Copy out all the records, word for word.

» Records for the task:
◇ ◇ ◇ ◇ ◇

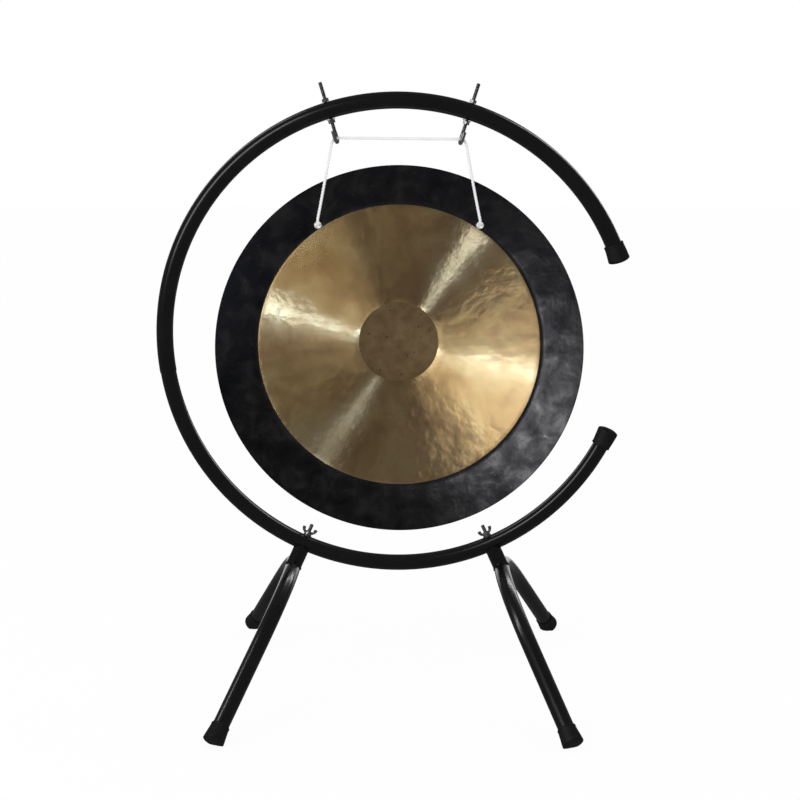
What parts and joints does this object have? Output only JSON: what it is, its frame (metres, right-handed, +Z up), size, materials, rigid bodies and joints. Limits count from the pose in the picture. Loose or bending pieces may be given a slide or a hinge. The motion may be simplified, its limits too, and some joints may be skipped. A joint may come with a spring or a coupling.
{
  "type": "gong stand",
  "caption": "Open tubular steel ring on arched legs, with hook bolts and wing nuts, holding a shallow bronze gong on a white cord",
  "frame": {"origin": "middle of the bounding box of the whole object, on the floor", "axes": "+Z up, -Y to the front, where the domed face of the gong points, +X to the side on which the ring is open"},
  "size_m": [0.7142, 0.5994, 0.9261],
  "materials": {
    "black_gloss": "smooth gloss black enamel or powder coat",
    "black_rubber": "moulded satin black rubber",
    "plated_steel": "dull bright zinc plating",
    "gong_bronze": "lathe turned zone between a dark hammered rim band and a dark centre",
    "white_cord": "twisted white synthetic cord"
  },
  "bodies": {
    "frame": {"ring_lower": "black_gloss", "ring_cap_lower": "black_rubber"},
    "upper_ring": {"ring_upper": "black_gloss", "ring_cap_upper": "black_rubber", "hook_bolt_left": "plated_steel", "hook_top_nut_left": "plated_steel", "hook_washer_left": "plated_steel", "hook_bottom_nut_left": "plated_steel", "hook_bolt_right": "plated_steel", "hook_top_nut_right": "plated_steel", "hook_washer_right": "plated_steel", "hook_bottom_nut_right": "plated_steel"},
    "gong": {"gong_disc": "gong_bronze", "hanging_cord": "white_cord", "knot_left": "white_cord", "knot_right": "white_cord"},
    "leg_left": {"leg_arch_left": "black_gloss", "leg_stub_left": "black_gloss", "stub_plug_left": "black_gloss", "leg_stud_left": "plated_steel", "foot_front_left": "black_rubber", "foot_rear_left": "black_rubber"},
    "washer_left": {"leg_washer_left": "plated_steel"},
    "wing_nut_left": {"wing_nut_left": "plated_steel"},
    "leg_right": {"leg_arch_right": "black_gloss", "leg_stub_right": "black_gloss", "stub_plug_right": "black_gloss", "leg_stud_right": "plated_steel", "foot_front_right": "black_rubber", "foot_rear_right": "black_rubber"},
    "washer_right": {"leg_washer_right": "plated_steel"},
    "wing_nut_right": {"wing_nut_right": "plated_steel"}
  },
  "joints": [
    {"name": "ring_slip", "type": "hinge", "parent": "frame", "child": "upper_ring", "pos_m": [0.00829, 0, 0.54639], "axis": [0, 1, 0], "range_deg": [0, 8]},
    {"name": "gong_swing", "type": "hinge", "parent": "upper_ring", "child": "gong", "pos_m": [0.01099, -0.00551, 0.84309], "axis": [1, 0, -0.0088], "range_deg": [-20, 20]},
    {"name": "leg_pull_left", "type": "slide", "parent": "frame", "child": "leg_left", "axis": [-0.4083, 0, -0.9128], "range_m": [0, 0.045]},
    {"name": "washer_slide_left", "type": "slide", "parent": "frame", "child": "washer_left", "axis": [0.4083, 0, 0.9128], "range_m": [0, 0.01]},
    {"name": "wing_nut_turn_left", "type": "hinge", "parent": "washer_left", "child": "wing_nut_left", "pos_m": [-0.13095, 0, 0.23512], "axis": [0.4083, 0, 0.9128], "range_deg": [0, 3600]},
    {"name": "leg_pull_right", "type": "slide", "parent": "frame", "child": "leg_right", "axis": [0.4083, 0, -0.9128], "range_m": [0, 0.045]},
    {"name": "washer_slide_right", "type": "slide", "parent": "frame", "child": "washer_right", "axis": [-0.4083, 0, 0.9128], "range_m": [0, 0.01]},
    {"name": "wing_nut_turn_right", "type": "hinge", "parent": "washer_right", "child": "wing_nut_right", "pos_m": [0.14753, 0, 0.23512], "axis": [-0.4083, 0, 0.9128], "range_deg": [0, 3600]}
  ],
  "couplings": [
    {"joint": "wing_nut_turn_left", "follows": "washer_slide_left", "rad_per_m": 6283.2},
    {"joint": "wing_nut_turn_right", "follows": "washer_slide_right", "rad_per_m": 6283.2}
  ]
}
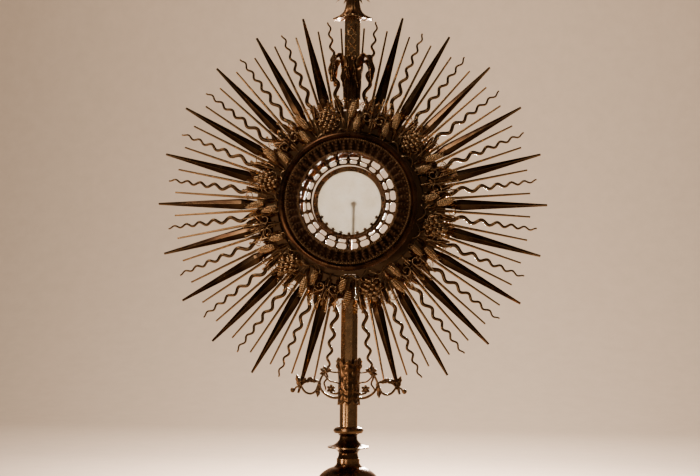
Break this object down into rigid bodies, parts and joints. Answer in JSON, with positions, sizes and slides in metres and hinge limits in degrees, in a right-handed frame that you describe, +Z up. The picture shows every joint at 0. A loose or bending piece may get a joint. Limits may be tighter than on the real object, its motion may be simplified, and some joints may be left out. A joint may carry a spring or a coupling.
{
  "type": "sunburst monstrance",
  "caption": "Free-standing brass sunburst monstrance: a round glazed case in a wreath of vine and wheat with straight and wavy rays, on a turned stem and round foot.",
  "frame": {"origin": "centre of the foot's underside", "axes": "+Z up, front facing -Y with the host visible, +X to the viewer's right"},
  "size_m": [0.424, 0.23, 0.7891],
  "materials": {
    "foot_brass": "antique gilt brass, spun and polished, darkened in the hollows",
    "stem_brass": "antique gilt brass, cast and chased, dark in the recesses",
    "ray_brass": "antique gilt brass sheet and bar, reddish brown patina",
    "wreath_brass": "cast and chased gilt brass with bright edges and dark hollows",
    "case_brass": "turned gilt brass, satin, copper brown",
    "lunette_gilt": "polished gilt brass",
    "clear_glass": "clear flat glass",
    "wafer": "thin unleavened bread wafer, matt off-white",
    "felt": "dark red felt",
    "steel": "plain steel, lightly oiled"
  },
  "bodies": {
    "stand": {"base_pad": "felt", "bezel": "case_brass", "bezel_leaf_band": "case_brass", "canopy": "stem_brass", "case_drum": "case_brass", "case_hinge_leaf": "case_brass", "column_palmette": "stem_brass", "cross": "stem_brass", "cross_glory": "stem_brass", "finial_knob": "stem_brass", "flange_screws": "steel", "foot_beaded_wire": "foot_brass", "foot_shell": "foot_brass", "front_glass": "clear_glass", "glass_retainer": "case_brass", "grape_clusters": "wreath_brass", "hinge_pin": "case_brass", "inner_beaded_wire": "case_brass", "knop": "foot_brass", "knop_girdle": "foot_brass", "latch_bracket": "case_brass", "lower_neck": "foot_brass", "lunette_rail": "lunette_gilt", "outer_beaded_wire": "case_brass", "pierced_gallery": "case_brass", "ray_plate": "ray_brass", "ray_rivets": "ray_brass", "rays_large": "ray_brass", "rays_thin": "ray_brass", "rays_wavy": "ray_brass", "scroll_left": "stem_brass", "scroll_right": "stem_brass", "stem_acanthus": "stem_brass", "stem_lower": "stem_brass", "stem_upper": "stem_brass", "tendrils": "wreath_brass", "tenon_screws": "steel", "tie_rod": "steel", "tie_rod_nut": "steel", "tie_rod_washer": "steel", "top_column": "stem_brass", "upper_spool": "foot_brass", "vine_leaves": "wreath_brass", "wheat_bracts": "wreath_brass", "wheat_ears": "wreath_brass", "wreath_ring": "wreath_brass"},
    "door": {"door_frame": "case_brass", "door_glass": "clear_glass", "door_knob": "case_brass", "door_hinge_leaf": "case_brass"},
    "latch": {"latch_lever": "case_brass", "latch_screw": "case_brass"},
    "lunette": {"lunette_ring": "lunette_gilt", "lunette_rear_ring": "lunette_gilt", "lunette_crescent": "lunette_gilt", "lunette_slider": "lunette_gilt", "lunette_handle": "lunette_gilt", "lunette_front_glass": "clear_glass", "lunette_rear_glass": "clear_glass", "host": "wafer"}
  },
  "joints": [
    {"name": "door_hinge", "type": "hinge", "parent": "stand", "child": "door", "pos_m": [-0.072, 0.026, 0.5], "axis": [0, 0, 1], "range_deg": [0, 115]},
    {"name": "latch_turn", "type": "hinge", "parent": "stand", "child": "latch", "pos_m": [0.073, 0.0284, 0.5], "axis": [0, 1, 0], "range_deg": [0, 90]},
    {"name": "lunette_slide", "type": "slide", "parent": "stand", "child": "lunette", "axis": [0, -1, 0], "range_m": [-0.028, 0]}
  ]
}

◇ ◇ ◇ ◇ ◇

» Response below:
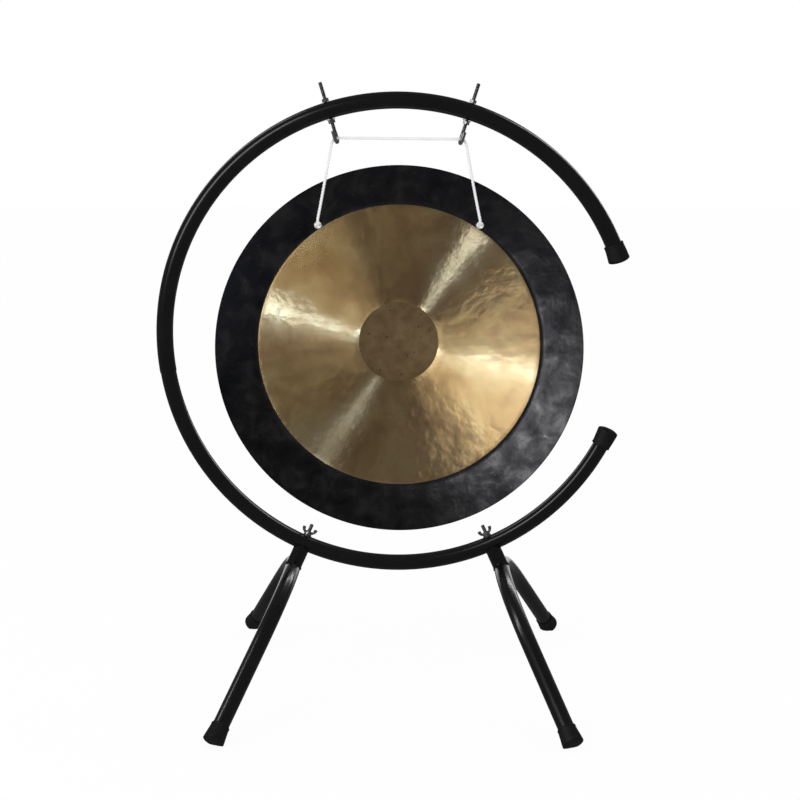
What parts and joints does this object have? Output only JSON: what it is, its frame (metres, right-handed, +Z up), size, materials, rigid bodies and joints. Limits count from the pose in the picture. Loose or bending pieces may be given a slide or a hinge. The motion may be simplified, its limits too, and some joints may be skipped. A joint may come with a spring or a coupling.
{
  "type": "gong stand",
  "caption": "Open tubular steel ring on arched legs, with hook bolts and wing nuts, holding a shallow bronze gong on a white cord",
  "frame": {"origin": "middle of the bounding box of the whole object, on the floor", "axes": "+Z up, -Y to the front, where the domed face of the gong points, +X to the side on which the ring is open"},
  "size_m": [0.7142, 0.5994, 0.9261],
  "materials": {
    "black_gloss": "smooth gloss black enamel or powder coat",
    "black_rubber": "moulded satin black rubber",
    "plated_steel": "dull bright zinc plating",
    "gong_bronze": "lathe turned zone between a dark hammered rim band and a dark centre",
    "white_cord": "twisted white synthetic cord"
  },
  "bodies": {
    "frame": {"ring_lower": "black_gloss", "ring_cap_lower": "black_rubber"},
    "upper_ring": {"ring_upper": "black_gloss", "ring_cap_upper": "black_rubber", "hook_bolt_left": "plated_steel", "hook_top_nut_left": "plated_steel", "hook_washer_left": "plated_steel", "hook_bottom_nut_left": "plated_steel", "hook_bolt_right": "plated_steel", "hook_top_nut_right": "plated_steel", "hook_washer_right": "plated_steel", "hook_bottom_nut_right": "plated_steel"},
    "gong": {"gong_disc": "gong_bronze", "hanging_cord": "white_cord", "knot_left": "white_cord", "knot_right": "white_cord"},
    "leg_left": {"leg_arch_left": "black_gloss", "leg_stub_left": "black_gloss", "stub_plug_left": "black_gloss", "leg_stud_left": "plated_steel", "foot_front_left": "black_rubber", "foot_rear_left": "black_rubber"},
    "washer_left": {"leg_washer_left": "plated_steel"},
    "wing_nut_left": {"wing_nut_left": "plated_steel"},
    "leg_right": {"leg_arch_right": "black_gloss", "leg_stub_right": "black_gloss", "stub_plug_right": "black_gloss", "leg_stud_right": "plated_steel", "foot_front_right": "black_rubber", "foot_rear_right": "black_rubber"},
    "washer_right": {"leg_washer_right": "plated_steel"},
    "wing_nut_right": {"wing_nut_right": "plated_steel"}
  },
  "joints": [
    {"name": "ring_slip", "type": "hinge", "parent": "frame", "child": "upper_ring", "pos_m": [0.00829, 0, 0.54639], "axis": [0, 1, 0], "range_deg": [0, 8]},
    {"name": "gong_swing", "type": "hinge", "parent": "upper_ring", "child": "gong", "pos_m": [0.01099, -0.00551, 0.84309], "axis": [1, 0, -0.0088], "range_deg": [-20, 20]},
    {"name": "leg_pull_left", "type": "slide", "parent": "frame", "child": "leg_left", "axis": [-0.4083, 0, -0.9128], "range_m": [0, 0.045]},
    {"name": "washer_slide_left", "type": "slide", "parent": "frame", "child": "washer_left", "axis": [0.4083, 0, 0.9128], "range_m": [0, 0.01]},
    {"name": "wing_nut_turn_left", "type": "hinge", "parent": "washer_left", "child": "wing_nut_left", "pos_m": [-0.13095, 0, 0.23512], "axis": [0.4083, 0, 0.9128], "range_deg": [0, 3600]},
    {"name": "leg_pull_right", "type": "slide", "parent": "frame", "child": "leg_right", "axis": [0.4083, 0, -0.9128], "range_m": [0, 0.045]},
    {"name": "washer_slide_right", "type": "slide", "parent": "frame", "child": "washer_right", "axis": [-0.4083, 0, 0.9128], "range_m": [0, 0.01]},
    {"name": "wing_nut_turn_right", "type": "hinge", "parent": "washer_right", "child": "wing_nut_right", "pos_m": [0.14753, 0, 0.23512], "axis": [-0.4083, 0, 0.9128], "range_deg": [0, 3600]}
  ],
  "couplings": [
    {"joint": "wing_nut_turn_left", "follows": "washer_slide_left", "rad_per_m": 6283.2},
    {"joint": "wing_nut_turn_right", "follows": "washer_slide_right", "rad_per_m": 6283.2}
  ]
}
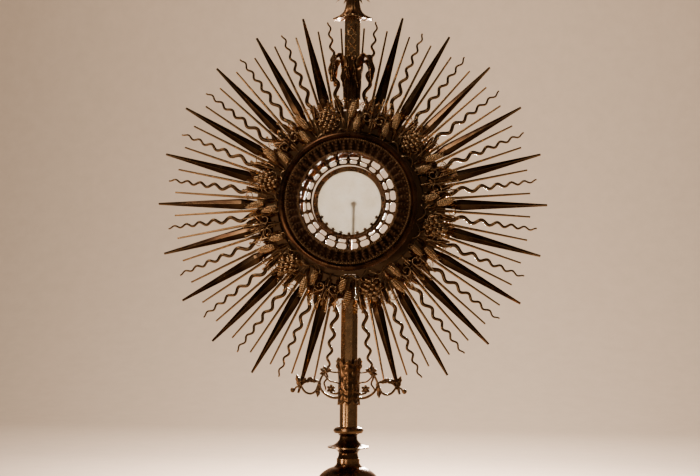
Break this object down into rigid bodies, parts and joints. Answer in JSON, with positions, sizes and slides in metres and hinge limits in degrees, in a right-handed frame that you describe, +Z up. The picture shows every joint at 0. A loose or bending piece may get a joint. Limits may be tighter than on the real object, its motion may be simplified, and some joints may be left out. A joint may carry a spring or a coupling.
{
  "type": "sunburst monstrance",
  "caption": "Free-standing brass sunburst monstrance: a round glazed case in a wreath of vine and wheat with straight and wavy rays, on a turned stem and round foot.",
  "frame": {"origin": "centre of the foot's underside", "axes": "+Z up, front facing -Y with the host visible, +X to the viewer's right"},
  "size_m": [0.424, 0.23, 0.7891],
  "materials": {
    "foot_brass": "antique gilt brass, spun and polished, darkened in the hollows",
    "stem_brass": "antique gilt brass, cast and chased, dark in the recesses",
    "ray_brass": "antique gilt brass sheet and bar, reddish brown patina",
    "wreath_brass": "cast and chased gilt brass with bright edges and dark hollows",
    "case_brass": "turned gilt brass, satin, copper brown",
    "lunette_gilt": "polished gilt brass",
    "clear_glass": "clear flat glass",
    "wafer": "thin unleavened bread wafer, matt off-white",
    "felt": "dark red felt",
    "steel": "plain steel, lightly oiled"
  },
  "bodies": {
    "stand": {"base_pad": "felt", "bezel": "case_brass", "bezel_leaf_band": "case_brass", "canopy": "stem_brass", "case_drum": "case_brass", "case_hinge_leaf": "case_brass", "column_palmette": "stem_brass", "cross": "stem_brass", "cross_glory": "stem_brass", "finial_knob": "stem_brass", "flange_screws": "steel", "foot_beaded_wire": "foot_brass", "foot_shell": "foot_brass", "front_glass": "clear_glass", "glass_retainer": "case_brass", "grape_clusters": "wreath_brass", "hinge_pin": "case_brass", "inner_beaded_wire": "case_brass", "knop": "foot_brass", "knop_girdle": "foot_brass", "latch_bracket": "case_brass", "lower_neck": "foot_brass", "lunette_rail": "lunette_gilt", "outer_beaded_wire": "case_brass", "pierced_gallery": "case_brass", "ray_plate": "ray_brass", "ray_rivets": "ray_brass", "rays_large": "ray_brass", "rays_thin": "ray_brass", "rays_wavy": "ray_brass", "scroll_left": "stem_brass", "scroll_right": "stem_brass", "stem_acanthus": "stem_brass", "stem_lower": "stem_brass", "stem_upper": "stem_brass", "tendrils": "wreath_brass", "tenon_screws": "steel", "tie_rod": "steel", "tie_rod_nut": "steel", "tie_rod_washer": "steel", "top_column": "stem_brass", "upper_spool": "foot_brass", "vine_leaves": "wreath_brass", "wheat_bracts": "wreath_brass", "wheat_ears": "wreath_brass", "wreath_ring": "wreath_brass"},
    "door": {"door_frame": "case_brass", "door_glass": "clear_glass", "door_knob": "case_brass", "door_hinge_leaf": "case_brass"},
    "latch": {"latch_lever": "case_brass", "latch_screw": "case_brass"},
    "lunette": {"lunette_ring": "lunette_gilt", "lunette_rear_ring": "lunette_gilt", "lunette_crescent": "lunette_gilt", "lunette_slider": "lunette_gilt", "lunette_handle": "lunette_gilt", "lunette_front_glass": "clear_glass", "lunette_rear_glass": "clear_glass", "host": "wafer"}
  },
  "joints": [
    {"name": "door_hinge", "type": "hinge", "parent": "stand", "child": "door", "pos_m": [-0.072, 0.026, 0.5], "axis": [0, 0, 1], "range_deg": [0, 115]},
    {"name": "latch_turn", "type": "hinge", "parent": "stand", "child": "latch", "pos_m": [0.073, 0.0284, 0.5], "axis": [0, 1, 0], "range_deg": [0, 90]},
    {"name": "lunette_slide", "type": "slide", "parent": "stand", "child": "lunette", "axis": [0, -1, 0], "range_m": [-0.028, 0]}
  ]
}